Dataset section:
===============

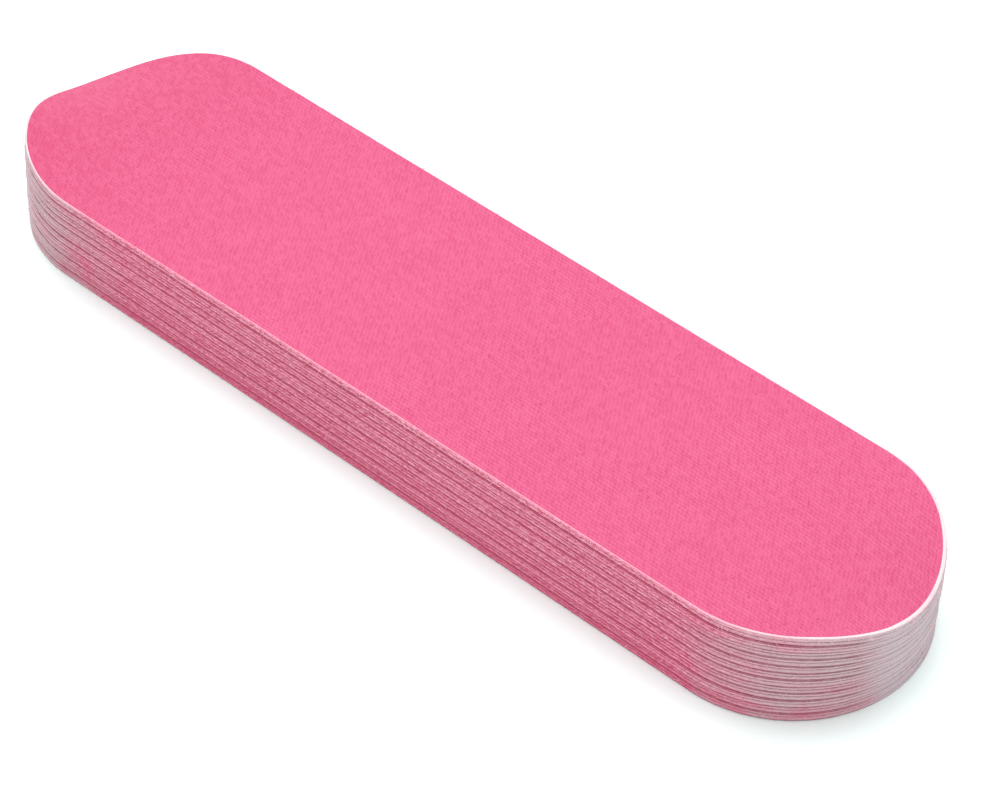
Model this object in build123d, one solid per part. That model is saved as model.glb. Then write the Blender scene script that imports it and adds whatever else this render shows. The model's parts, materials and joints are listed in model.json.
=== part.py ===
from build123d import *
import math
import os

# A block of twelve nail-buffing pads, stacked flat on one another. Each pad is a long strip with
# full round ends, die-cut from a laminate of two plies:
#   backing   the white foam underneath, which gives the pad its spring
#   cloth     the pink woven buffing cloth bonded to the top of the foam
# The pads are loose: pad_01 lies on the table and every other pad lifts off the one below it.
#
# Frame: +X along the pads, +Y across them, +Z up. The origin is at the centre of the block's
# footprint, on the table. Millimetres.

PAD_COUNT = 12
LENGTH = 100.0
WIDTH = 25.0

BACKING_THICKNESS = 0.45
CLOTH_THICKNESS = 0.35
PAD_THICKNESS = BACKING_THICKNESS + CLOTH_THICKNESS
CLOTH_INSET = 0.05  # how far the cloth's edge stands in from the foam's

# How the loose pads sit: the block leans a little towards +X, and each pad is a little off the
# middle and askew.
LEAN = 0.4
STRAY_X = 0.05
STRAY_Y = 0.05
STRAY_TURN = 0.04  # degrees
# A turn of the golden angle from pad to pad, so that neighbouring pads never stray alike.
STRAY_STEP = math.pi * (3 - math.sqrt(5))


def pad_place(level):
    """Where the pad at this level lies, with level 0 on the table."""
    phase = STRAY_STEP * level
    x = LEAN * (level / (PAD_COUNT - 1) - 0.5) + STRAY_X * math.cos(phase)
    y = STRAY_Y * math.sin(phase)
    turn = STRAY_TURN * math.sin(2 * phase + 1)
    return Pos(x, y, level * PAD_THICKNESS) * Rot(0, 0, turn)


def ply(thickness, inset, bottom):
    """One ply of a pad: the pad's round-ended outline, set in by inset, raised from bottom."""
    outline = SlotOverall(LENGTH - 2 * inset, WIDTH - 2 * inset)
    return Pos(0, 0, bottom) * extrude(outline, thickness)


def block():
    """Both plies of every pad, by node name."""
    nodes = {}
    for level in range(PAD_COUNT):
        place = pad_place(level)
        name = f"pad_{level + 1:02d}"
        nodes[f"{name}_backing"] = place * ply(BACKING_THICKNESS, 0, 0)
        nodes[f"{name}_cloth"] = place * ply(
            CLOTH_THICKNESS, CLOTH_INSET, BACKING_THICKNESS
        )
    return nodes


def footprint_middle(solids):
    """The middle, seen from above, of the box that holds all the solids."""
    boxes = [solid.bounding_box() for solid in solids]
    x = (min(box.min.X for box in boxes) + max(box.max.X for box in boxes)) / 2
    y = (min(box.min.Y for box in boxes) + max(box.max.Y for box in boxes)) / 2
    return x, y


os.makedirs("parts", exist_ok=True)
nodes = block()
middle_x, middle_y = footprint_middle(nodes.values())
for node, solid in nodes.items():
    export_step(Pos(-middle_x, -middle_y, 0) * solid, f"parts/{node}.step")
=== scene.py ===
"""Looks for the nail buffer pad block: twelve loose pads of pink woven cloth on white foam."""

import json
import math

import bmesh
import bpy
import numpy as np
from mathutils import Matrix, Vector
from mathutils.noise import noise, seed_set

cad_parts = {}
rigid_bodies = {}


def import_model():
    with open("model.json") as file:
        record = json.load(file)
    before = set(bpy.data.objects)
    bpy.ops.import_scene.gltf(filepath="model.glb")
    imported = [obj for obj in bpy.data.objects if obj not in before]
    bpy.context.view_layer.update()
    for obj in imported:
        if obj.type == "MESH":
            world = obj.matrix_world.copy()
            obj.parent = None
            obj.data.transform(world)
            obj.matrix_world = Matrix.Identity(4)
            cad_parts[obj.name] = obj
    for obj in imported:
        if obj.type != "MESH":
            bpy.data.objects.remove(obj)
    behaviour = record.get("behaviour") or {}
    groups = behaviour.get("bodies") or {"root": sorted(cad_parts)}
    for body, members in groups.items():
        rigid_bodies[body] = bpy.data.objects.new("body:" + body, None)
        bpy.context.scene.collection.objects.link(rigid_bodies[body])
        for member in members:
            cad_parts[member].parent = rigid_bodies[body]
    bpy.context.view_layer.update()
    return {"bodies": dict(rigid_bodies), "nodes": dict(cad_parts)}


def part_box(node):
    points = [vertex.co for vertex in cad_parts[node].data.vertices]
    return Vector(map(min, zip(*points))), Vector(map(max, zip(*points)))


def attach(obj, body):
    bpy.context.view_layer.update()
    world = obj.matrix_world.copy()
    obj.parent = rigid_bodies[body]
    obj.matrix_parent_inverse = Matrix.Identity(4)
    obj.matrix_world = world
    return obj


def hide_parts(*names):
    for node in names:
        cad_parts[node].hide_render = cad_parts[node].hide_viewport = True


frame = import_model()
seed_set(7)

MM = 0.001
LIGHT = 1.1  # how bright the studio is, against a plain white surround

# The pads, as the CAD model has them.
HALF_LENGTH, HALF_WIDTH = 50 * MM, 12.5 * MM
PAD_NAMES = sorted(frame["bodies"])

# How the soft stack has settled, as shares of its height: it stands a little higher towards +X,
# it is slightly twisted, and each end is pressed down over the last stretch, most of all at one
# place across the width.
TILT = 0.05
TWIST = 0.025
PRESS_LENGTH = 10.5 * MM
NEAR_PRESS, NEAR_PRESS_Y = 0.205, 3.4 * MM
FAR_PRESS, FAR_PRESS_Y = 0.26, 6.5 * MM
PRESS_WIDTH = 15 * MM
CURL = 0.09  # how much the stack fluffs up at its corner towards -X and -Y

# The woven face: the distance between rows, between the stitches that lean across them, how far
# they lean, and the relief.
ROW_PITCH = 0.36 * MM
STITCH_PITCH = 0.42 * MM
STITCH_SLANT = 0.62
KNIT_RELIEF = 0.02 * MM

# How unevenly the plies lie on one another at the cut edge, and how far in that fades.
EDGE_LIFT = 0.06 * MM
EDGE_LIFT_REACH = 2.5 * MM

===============

Aim:
Reproduce all the data word for word.

Exercise answer:
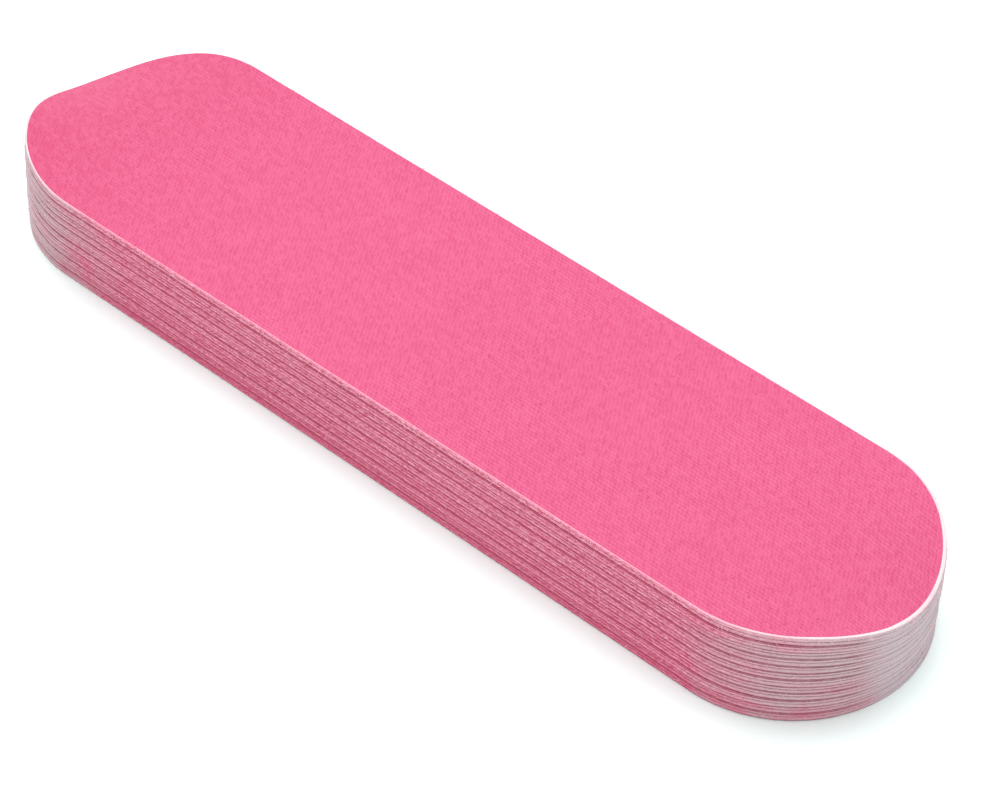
Model this object in build123d, one solid per part. That model is saved as model.glb. Then write the Blender scene script that imports it and adds whatever else this render shows. The model's parts, materials and joints are listed in model.json.
=== part.py ===
from build123d import *
import math
import os

# A block of twelve nail-buffing pads, stacked flat on one another. Each pad is a long strip with
# full round ends, die-cut from a laminate of two plies:
#   backing   the white foam underneath, which gives the pad its spring
#   cloth     the pink woven buffing cloth bonded to the top of the foam
# The pads are loose: pad_01 lies on the table and every other pad lifts off the one below it.
#
# Frame: +X along the pads, +Y across them, +Z up. The origin is at the centre of the block's
# footprint, on the table. Millimetres.

PAD_COUNT = 12
LENGTH = 100.0
WIDTH = 25.0

BACKING_THICKNESS = 0.45
CLOTH_THICKNESS = 0.35
PAD_THICKNESS = BACKING_THICKNESS + CLOTH_THICKNESS
CLOTH_INSET = 0.05  # how far the cloth's edge stands in from the foam's

# How the loose pads sit: the block leans a little towards +X, and each pad is a little off the
# middle and askew.
LEAN = 0.4
STRAY_X = 0.05
STRAY_Y = 0.05
STRAY_TURN = 0.04  # degrees
# A turn of the golden angle from pad to pad, so that neighbouring pads never stray alike.
STRAY_STEP = math.pi * (3 - math.sqrt(5))


def pad_place(level):
    """Where the pad at this level lies, with level 0 on the table."""
    phase = STRAY_STEP * level
    x = LEAN * (level / (PAD_COUNT - 1) - 0.5) + STRAY_X * math.cos(phase)
    y = STRAY_Y * math.sin(phase)
    turn = STRAY_TURN * math.sin(2 * phase + 1)
    return Pos(x, y, level * PAD_THICKNESS) * Rot(0, 0, turn)


def ply(thickness, inset, bottom):
    """One ply of a pad: the pad's round-ended outline, set in by inset, raised from bottom."""
    outline = SlotOverall(LENGTH - 2 * inset, WIDTH - 2 * inset)
    return Pos(0, 0, bottom) * extrude(outline, thickness)


def block():
    """Both plies of every pad, by node name."""
    nodes = {}
    for level in range(PAD_COUNT):
        place = pad_place(level)
        name = f"pad_{level + 1:02d}"
        nodes[f"{name}_backing"] = place * ply(BACKING_THICKNESS, 0, 0)
        nodes[f"{name}_cloth"] = place * ply(
            CLOTH_THICKNESS, CLOTH_INSET, BACKING_THICKNESS
        )
    return nodes


def footprint_middle(solids):
    """The middle, seen from above, of the box that holds all the solids."""
    boxes = [solid.bounding_box() for solid in solids]
    x = (min(box.min.X for box in boxes) + max(box.max.X for box in boxes)) / 2
    y = (min(box.min.Y for box in boxes) + max(box.max.Y for box in boxes)) / 2
    return x, y


os.makedirs("parts", exist_ok=True)
nodes = block()
middle_x, middle_y = footprint_middle(nodes.values())
for node, solid in nodes.items():
    export_step(Pos(-middle_x, -middle_y, 0) * solid, f"parts/{node}.step")
=== scene.py ===
"""Looks for the nail buffer pad block: twelve loose pads of pink woven cloth on white foam."""

import json
import math

import bmesh
import bpy
import numpy as np
from mathutils import Matrix, Vector
from mathutils.noise import noise, seed_set

cad_parts = {}
rigid_bodies = {}


def import_model():
    with open("model.json") as file:
        record = json.load(file)
    before = set(bpy.data.objects)
    bpy.ops.import_scene.gltf(filepath="model.glb")
    imported = [obj for obj in bpy.data.objects if obj not in before]
    bpy.context.view_layer.update()
    for obj in imported:
        if obj.type == "MESH":
            world = obj.matrix_world.copy()
            obj.parent = None
            obj.data.transform(world)
            obj.matrix_world = Matrix.Identity(4)
            cad_parts[obj.name] = obj
    for obj in imported:
        if obj.type != "MESH":
            bpy.data.objects.remove(obj)
    behaviour = record.get("behaviour") or {}
    groups = behaviour.get("bodies") or {"root": sorted(cad_parts)}
    for body, members in groups.items():
        rigid_bodies[body] = bpy.data.objects.new("body:" + body, None)
        bpy.context.scene.collection.objects.link(rigid_bodies[body])
        for member in members:
            cad_parts[member].parent = rigid_bodies[body]
    bpy.context.view_layer.update()
    return {"bodies": dict(rigid_bodies), "nodes": dict(cad_parts)}


def part_box(node):
    points = [vertex.co for vertex in cad_parts[node].data.vertices]
    return Vector(map(min, zip(*points))), Vector(map(max, zip(*points)))


def attach(obj, body):
    bpy.context.view_layer.update()
    world = obj.matrix_world.copy()
    obj.parent = rigid_bodies[body]
    obj.matrix_parent_inverse = Matrix.Identity(4)
    obj.matrix_world = world
    return obj


def hide_parts(*names):
    for node in names:
        cad_parts[node].hide_render = cad_parts[node].hide_viewport = True


frame = import_model()
seed_set(7)

MM = 0.001
LIGHT = 1.1  # how bright the studio is, against a plain white surround

# The pads, as the CAD model has them.
HALF_LENGTH, HALF_WIDTH = 50 * MM, 12.5 * MM
PAD_NAMES = sorted(frame["bodies"])

# How the soft stack has settled, as shares of its height: it stands a little higher towards +X,
# it is slightly twisted, and each end is pressed down over the last stretch, most of all at one
# place across the width.
TILT = 0.05
TWIST = 0.025
PRESS_LENGTH = 10.5 * MM
NEAR_PRESS, NEAR_PRESS_Y = 0.205, 3.4 * MM
FAR_PRESS, FAR_PRESS_Y = 0.26, 6.5 * MM
PRESS_WIDTH = 15 * MM
CURL = 0.09  # how much the stack fluffs up at its corner towards -X and -Y

# The woven face: the distance between rows, between the stitches that lean across them, how far
# they lean, and the relief.
ROW_PITCH = 0.36 * MM
STITCH_PITCH = 0.42 * MM
STITCH_SLANT = 0.62
KNIT_RELIEF = 0.02 * MM

# How unevenly the plies lie on one another at the cut edge, and how far in that fades.
EDGE_LIFT = 0.06 * MM
EDGE_LIFT_REACH = 2.5 * MM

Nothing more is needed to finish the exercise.